Existence is a dream in which the personalities we knew and loved or hated are but the shadows of the divine individualities that have their eternal habitation in the life which is God. Today, fleets of ship-like clouds sail on an azure sky, but the shadows they cast envelop the hoary heads of the giant Alps in veils of somber black. It is thus that celestial beauty appears somber in contact with the earth, and minds that shine in heaven “on earth do smoke.” To remember that mortality is put off to don immortality is cause for rejoicing. To weep for the dead is to dishonor the living. We profane sorrow when we neglect the living to mourn for the dying. To die is to leave the chrysalis of seeming and ascend into the reality of being. God has united existence to life in such a way that they can never be put asunder. Travailing pains proclaim the coming of joy; sorrow makes transparent the things of Spirit, and transplendent the jewels of character, “as a fine ruby smitten by the sun.”

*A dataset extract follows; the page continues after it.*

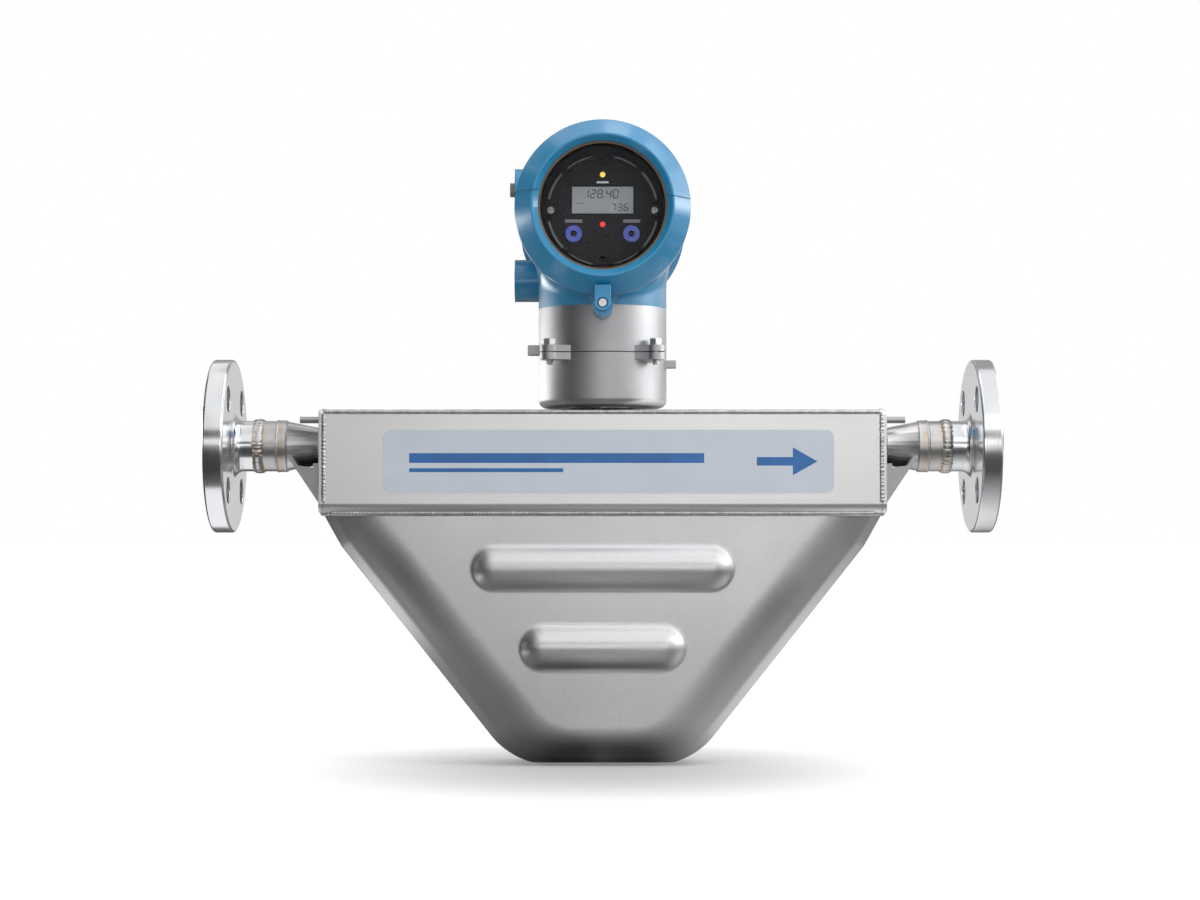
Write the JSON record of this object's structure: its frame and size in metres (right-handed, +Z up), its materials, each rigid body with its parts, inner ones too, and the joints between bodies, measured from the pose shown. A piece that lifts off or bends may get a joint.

Paul asks: “Who shall separate us from the love of Christ? Shall tribulation, or distress, or persecution, or famine, or nakedness, or peril of sword?”

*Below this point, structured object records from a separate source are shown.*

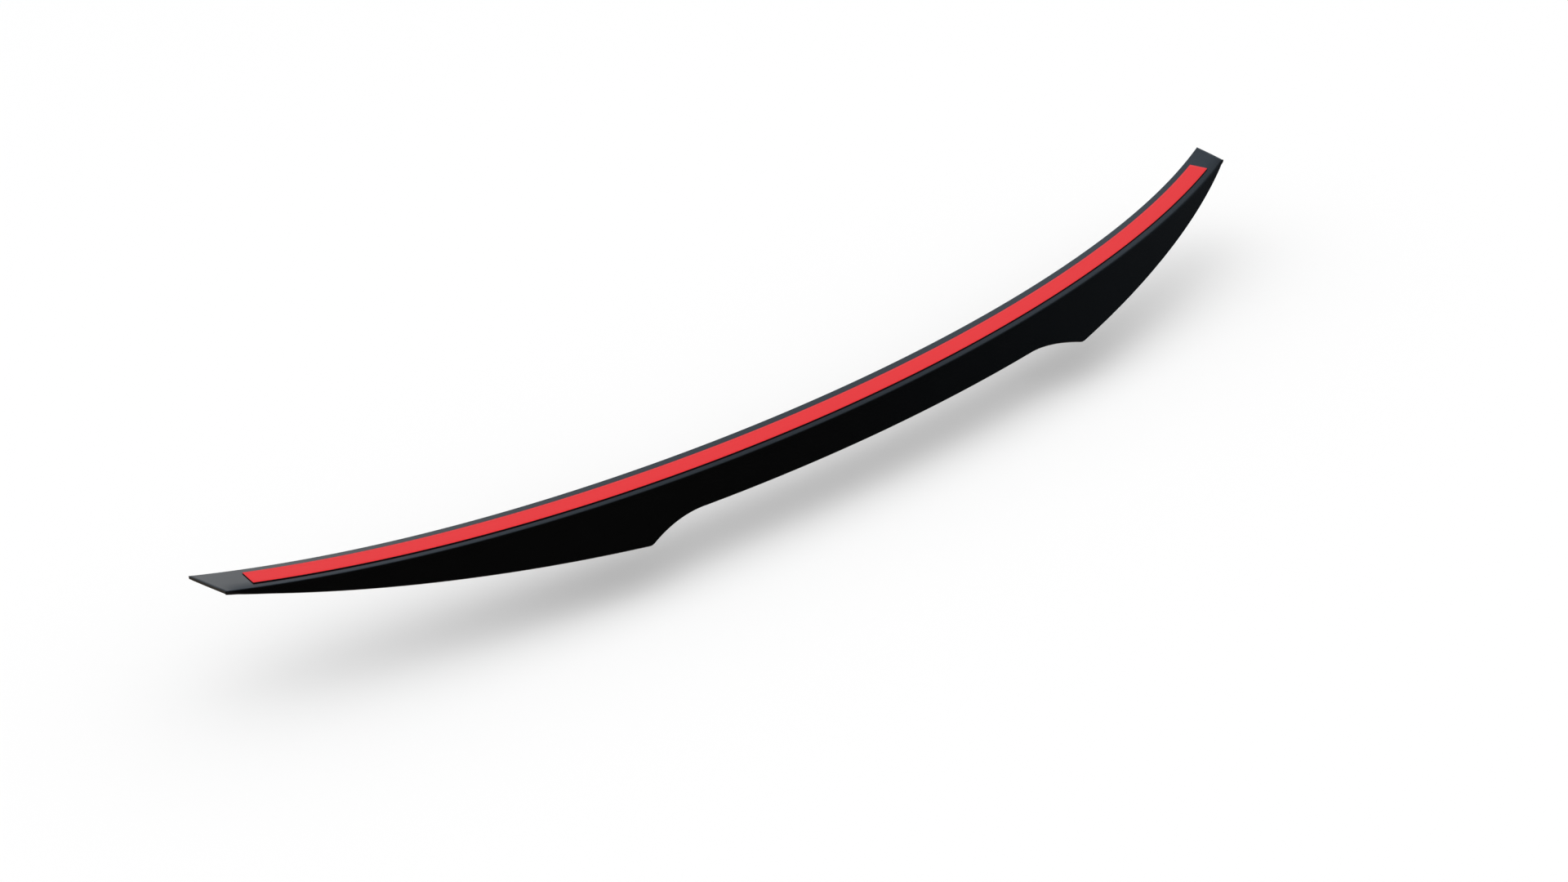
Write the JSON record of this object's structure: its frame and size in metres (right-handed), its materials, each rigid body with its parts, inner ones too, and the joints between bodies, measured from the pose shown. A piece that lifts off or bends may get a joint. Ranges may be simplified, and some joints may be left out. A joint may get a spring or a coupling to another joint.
{
  "type": "boot lid lip spoiler",
  "caption": "Slim stick-on boot lid lip: a bent glossy sheet with an upswept, notched blade, a foam tape strip along its flange and a peel-off release liner.",
  "frame": {"origin": "middle of the bonding face, on the outside of the release liner, at mid-length", "axes": "+X along the length, +Z out of the bonding face, -Y toward the blade, which is the rear of the car once fitted"},
  "size_m": [1.2794, 0.1762, 0.0627],
  "materials": {
    "gloss_abs": "polished black thermoformed ABS",
    "acrylic_foam": "matt dark grey closed-cell foam",
    "red_liner": "smooth red polyethylene film"
  },
  "bodies": {
    "lip": {"abs_shell": "gloss_abs", "foam_tape": "acrylic_foam"},
    "liner": {"release_liner": "red_liner"}
  },
  "joints": [
    {"name": "liner_lift", "type": "slide", "parent": "lip", "child": "liner", "axis": [0, 0, 1], "range_m": [0, 0.12]}
  ]
}
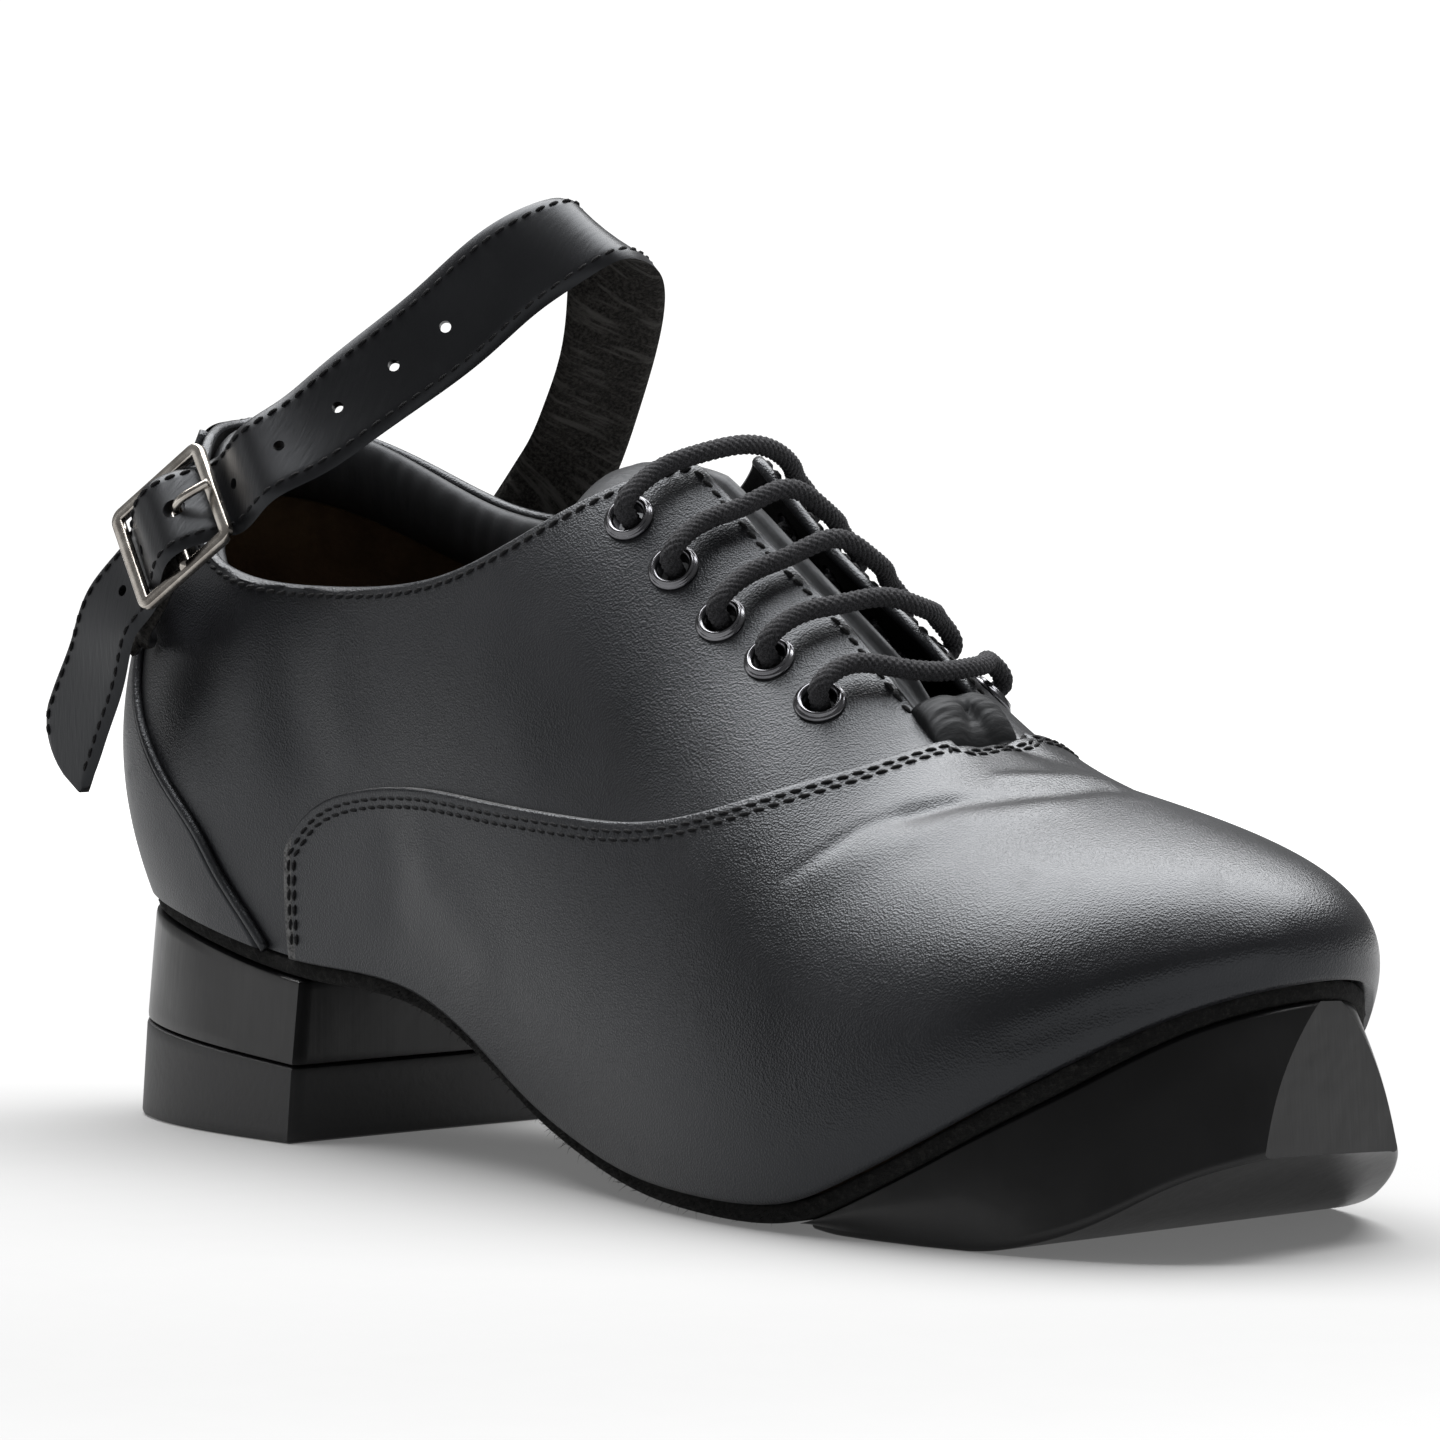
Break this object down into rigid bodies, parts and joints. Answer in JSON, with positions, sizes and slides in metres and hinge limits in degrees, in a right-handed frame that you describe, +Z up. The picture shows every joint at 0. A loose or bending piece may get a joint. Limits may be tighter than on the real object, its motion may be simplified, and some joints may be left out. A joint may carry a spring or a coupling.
{
  "type": "irish hard shoe",
  "caption": "Right Irish dance hard shoe in black leather with a resin toe tip and heel, bar lacing and a buckled ankle strap.",
  "frame": {"origin": "on the floor, in the middle of the heel lift's flat underside", "axes": "+X toward the toe, +Y toward the inner side of this right shoe, +Z up"},
  "size_m": [0.2614, 0.0933, 0.1523],
  "materials": {
    "black_leather": "smooth black leather with fine grain, soft sheen",
    "soft_leather": "soft black leather, matte",
    "strap_leather": "black strap leather, suede underside",
    "insole_board": "brown leather board, matte",
    "sole_leather": "rough black sole leather",
    "gloss_resin": "glossy black resin",
    "satin_resin": "satin black resin",
    "braided_cord": "braided black polyester, fuzzy",
    "gunmetal": "dark gunmetal, glossy",
    "polished_nickel": "polished nickel with darker patches"
  },
  "bodies": {
    "root": {"upper": "black_leather", "vamp_panel": "black_leather", "heel_counter": "black_leather", "collar_pad": "soft_leather", "tongue": "soft_leather", "insole": "insole_board", "outsole": "sole_leather", "heel_block": "gloss_resin", "heel_lift": "satin_resin", "toe_tip": "gloss_resin", "lace": "braided_cord", "ankle_strap": "strap_leather", "anchor_strap": "strap_leather", "buckle_frame": "polished_nickel", "buckle_prong": "polished_nickel", "eyelet_outer_1": "gunmetal", "eyelet_outer_2": "gunmetal", "eyelet_outer_3": "gunmetal", "eyelet_outer_4": "gunmetal", "eyelet_outer_5": "gunmetal", "eyelet_inner_1": "gunmetal", "eyelet_inner_2": "gunmetal", "eyelet_inner_3": "gunmetal", "eyelet_inner_4": "gunmetal", "eyelet_inner_5": "gunmetal"}
  },
  "joints": []
}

And he answers his own question: “Nay, in all these things we are more than conquerors [187] through him that loved us. I am persuaded that neither death, nor life, nor angels, nor principalities, nor powers, nor things present nor things to come, nor height, nor depth, nor any other creature, shall be able to separate us from the love of God which is in Christ Jesus our Lord.”

Finally, my brethren, rejoice–Rejoice always–Rejoice evermore–and again I say rejoice:– And–“Beloved, think it not strange concerning the fiery trial which is to try you, as though some strange thing happened unto you: But rejoice, inasmuch as ye are partakers of Christ’s suffering; that, when his glory shall be revealed, ye may be glad also with exceeding joy.”